Michael Nichols, 39, formerly of LaBranche, and current or former Vander Moolen traders Richard P. Volpe, 45; Robert A Scavone, 45; and Warren E. Turk, 36; are under formal scrutiny, according to disciplinary records compiled by the NASD and distributed to national and state securities regulators.
The exchange is targeting traders after LaBranche, Van der Moolen and the five other NYSE market-makers paid $247 million to settle in the same probe. Messrs. Volpe and Turk left Van der Moolen on December 16, according to the NYSE’s weekly bulletin. Ex-Van der Moolen trader Michael F. Stern, 54, was censured by the NYSE this month, the first punishment of a trader in the probe.
Messrs. Nichols, Scavone, Volpe and Turk were sent letters by the NYSE’s division of enforcement during the past 16 months advising them that their trading is under scrutiny, their disciplinary and employment records show.
– Bloomberg News
INTERNATIONAL
AMERICA LOWERS TARIFFS ON SHRIMP FROM THAILAND, BRAZIL
The American Commerce Department lowered tariffs on $1.7 billion worth of shrimp imports from Thailand, India, Ecuador, and Brazil, potentially lowering prices for America’s most popular seafood.
Thailand, the largest exporter of shrimp to America, faces average duties of as much as 6% down from a 10.3% preliminary tariff proposed in July after America determined Thai companies are illegally “dumping” exports at below-market prices. The duties were lowered yesterday after a more detailed analysis of the balance sheets of the exporting companies.

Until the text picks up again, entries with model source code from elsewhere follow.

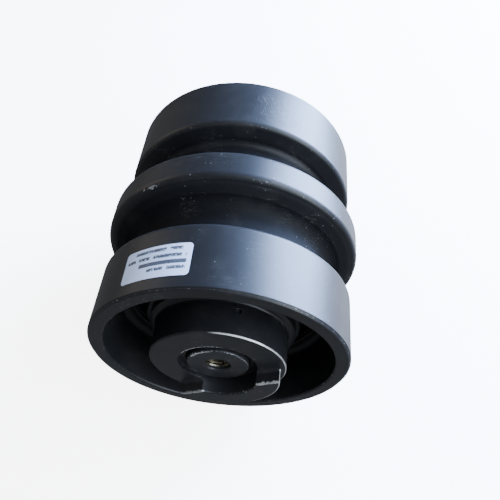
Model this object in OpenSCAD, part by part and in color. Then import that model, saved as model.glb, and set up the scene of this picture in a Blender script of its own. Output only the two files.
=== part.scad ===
// Triple-flange bottom track roller for a compact track loader.
// The roller axis lies along Y, the near end faces -Y, and the origin is the middle of the roller.
// The shell turns on a fixed shaft. Two end collars, pinned to the shaft, bolt to the track frame.

/* [Roller shell] */
// Outer radius of the two treads
tread_r = 105; // [95:1:115]
// Width of the shell over both rims
shell_w = 218.5; // [212:0.5:230]
// Width of each tread ring
tread_w = 56.5; // [50:0.5:58]
// Radius of the middle flange
flange_r = 111.4; // [108:0.2:116]
// Width of the middle flange over its rounded edges
flange_w = 28; // [24:0.2:32]
// Radius of the barrel at the bottom of the two grooves
barrel_r = 84; // [82:0.5:88]
// Radius of the mouth of each end cavity
mouth_r = 92.6; // [91:0.2:96]
// Depth of each end cavity, from the rim to its web
cavity_depth = 45; // [42:0.5:47]

/* [End collars] */
// Outer radius of the collar body
collar_r = 55; // [54:0.2:56]
// How far the collar's main face stands proud of the rim
collar_proud = 5; // [3:0.5:8]
// Radius of the dust lip at the back of the collar
lip_r = 60.7; // [58:0.1:62]
// Depth of the front of the dust lip below the rim
lip_depth = 24; // [23:0.5:25]
// Radius of the counterbore around the shaft end
counterbore_r = 32; // [30:0.5:34]
// Outer radius of the locating lug
lug_r = 50.4; // [49:0.2:52.6]
// Height of the locating lug above the main face
lug_h = 11.5; // [8:0.5:16]
// Distance of the lug's flats from the roller axis
lug_flat = 19.5; // [15:0.5:24]
// Turn of the lug's flats about the axis, in degrees
lug_turn = 32; // [0:1:60]

/* [Shaft] */
// Radius of the shaft
shaft_r = 25; // [24.5:0.1:25.5]
// Radius of the mounting bolt's hole in each shaft end
bolt_r = 10; // [8:0.5:10]
// Depth of each mounting bolt's hole
bolt_depth = 40; // [30:1:45]
// Radius of the pin that locks each collar to the shaft
pin_r = 2.25; // [2:0.25:3.5]

/* [Label] */
// Length of the label round the tread
label_l = 54.5; // [40:0.5:70]
// Width of the label along the axis
label_w = 27; // [20:0.5:32]
// Turn of the label's middle from the top, in degrees
label_turn = 28; // [0:1:60]

/* [Hidden] */
$fn = 96;

// Distances called s are measured from the middle of the roller towards one end.
rim_s = shell_w / 2;
ring_s = rim_s - tread_w;
web_s = rim_s - cavity_depth;
face_s = rim_s + collar_proud;

// Shell details
rim_bevel = 2;
mouth_round = 2;
tread_round = 4.5;
flange_round = 5;
flange_draft = 3.2;
tread_draft = 1.5;
tread_fillet = 6;
flange_fillet = 10;
cavity_draft = 2.6;
cavity_fillet = 7;
recess_depth = 60;
recess_s = rim_s - recess_depth;
recess_r = 79.5;
recess_lip = 3.5;
recess_step = 1.5;
recess_bevel = 1;
recess_fillet = 5;
hub_r = 65;
hub_draft = 1.5;
hub_bevel = 1.5;

// Dust lip and the labyrinth gap behind it
lip_s = rim_s - lip_depth;
lip_t = 6;
lip_back_s = lip_s - lip_t;
labyrinth_gap = 1.5;
hub_s = lip_back_s - labyrinth_gap;

// Bushings: a sleeve pressed into the shell with a thrust flange at its outer end
running_gap = 0.05;
thrust_gap = 0.15;
bushing_r = 29.5;
bushing_inner_s = 26;
bushing_flange_r = 35.5;
seat_depth = 42;
seat_s = rim_s - seat_depth;
bushing_flange_t = 4;
thrust_s = seat_s + bushing_flange_t;
oil_chamber_r = 40;
oil_chamber_s = 24;

// Face seals: two lapped rings pressed together by two rubber torics
seal_pocket_r = 50;
seal_s = lip_back_s - labyrinth_gap / 2;
seal_face_gap = 0.1;
seal_bore_r = 37.5;
seal_face_r = 47;
seal_neck_r = 42.2;
seal_head = 2.2;
seal_back = 0.4;
seal_l = 8.6;
toric_r = (seal_pocket_r - seal_neck_r) / 2;
toric_gap = 0.05;
toric_mid_r = seal_neck_r + toric_r;
toric_mid_l = seal_head + seal_back + toric_r;

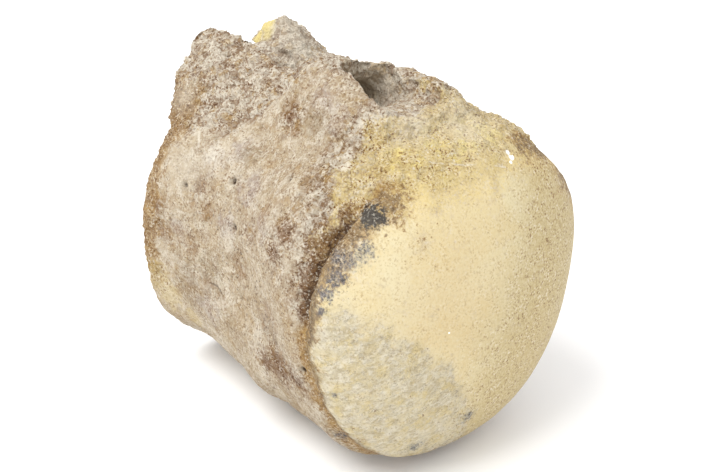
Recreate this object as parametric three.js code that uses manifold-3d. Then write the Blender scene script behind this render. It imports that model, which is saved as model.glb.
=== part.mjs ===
// A fossil mosasaur vertebra from the back or tail root: one solid bone, lying on its underside.
// The centrum is a spool with a hollow front face (cotyle) and a domed rear face (condyle).
// Of the neural arch only the broken roots stand on top: a wall on each side of the neural canal,
// and a short bridge of roof over the canal.
//
// Sizes are millimetres. While it is shaped, +X runs along the spine to the rear, +Z is up (dorsal),
// -Y is the animal's left side, and the origin is the centre of the condyle's edge. At the end the bone
// is set on the floor, and the origin goes to the centre of its bounding box's base.

import * as THREE from "three";
import { mergeVertices } from "three/addons/utils/BufferGeometryUtils.js";
import Module from "manifold-3d";

// Driving dimensions
const CENTRUM_LENGTH = 59; // from the cotyle's rim to the condyle's edge
const COTYLE = { halfWidth: 33, up: 32.8, down: 32.2, depth: 10, squareness: 2.15, egg: 0.02, skew: 0 };
const CONDYLE_RISE = 13.8; // how far the dome stands out behind its edge
const CONDYLE = { halfWidth: 30.8, up: 32.5, down: 31, squareness: 2.32, egg: 0.095, skew: 0.065 };
const CANAL = { halfWidth: 5.0, middle: 32.2, roof: 36.3, frontDrift: -2.6 };
const LEDGE = { rise: 2.1, from: 0.5, to: 1.1 }; // what is left of the floor beside the right front process
const ROOF = { front: -40, back: -27 }; // the stretch of canal that is still covered
const ARCH = { root: 17, frontLow: -58, frontLeft: -71, frontRight: -75.5, frontNotch: 5 };
const ARCH_BACK = { low: 5, high: -9, round: 7 }; // where the arch ends at root and top, and its rounding
const FACET = { drop: 7.5, inner: 2, outer: 8.5 }; // the sloping joint facet inside the right front process
const FLOOR_LEVEL = -30.6; // the plane that the bone rests on, measured from the condyle's centre

// Mesh fineness
const LATHE_SEGMENTS = 68;
const LATHE_STEPS = 54;
const FLOOR_REACH = 200; // half the side of the block that trims the underside

const wasm = await Module();
wasm.setup();

const { lerp, clamp, smoothstep } = THREE.MathUtils;

// A geometry as a manifold-3d solid, and back.
function toSolid(geometry) {
  const bare = geometry.clone();
  bare.deleteAttribute("normal");
  bare.deleteAttribute("uv");
  const merged = mergeVertices(bare, 1e-4);
  return new wasm.Manifold(
    new wasm.Mesh({
      numProp: 3,
      vertProperties: merged.attributes.position.array,
      triVerts: new Uint32Array(merged.index.array),
    }),
  );
}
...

Imports account for 87% of the 1 billion pounds of shrimp Americans eat each year, the American International Trade Commission estimates. Thailand accounted for an average of more than $1 billion a year in shrimp sent to America during the past three years, and has filed a complaint at the World Trade Organization for the way America computed the duties.
– Bloomberg News
NATIONAL
GROCERY GIANTS REACH LABOR AGREEMENT IN NORTHERN CALIFORNIA
Three major grocers have reached a new labor agreement with 19,000 supermarket workers in Northern California, averting a threatened strike and laying the foundation for a possible truce with thousands of other employees in San Francisco Bay area stores.
Details of the agreement were withheld until the workers represented by United Food and Commercial Workers Union 588 vote on the new contract. After 10 months of negotiations, the two sides came to terms late Sunday, shortly before a union deadline for a strike vote.
The contract covers employees working in stores stretching from Modesto to the Oregon border.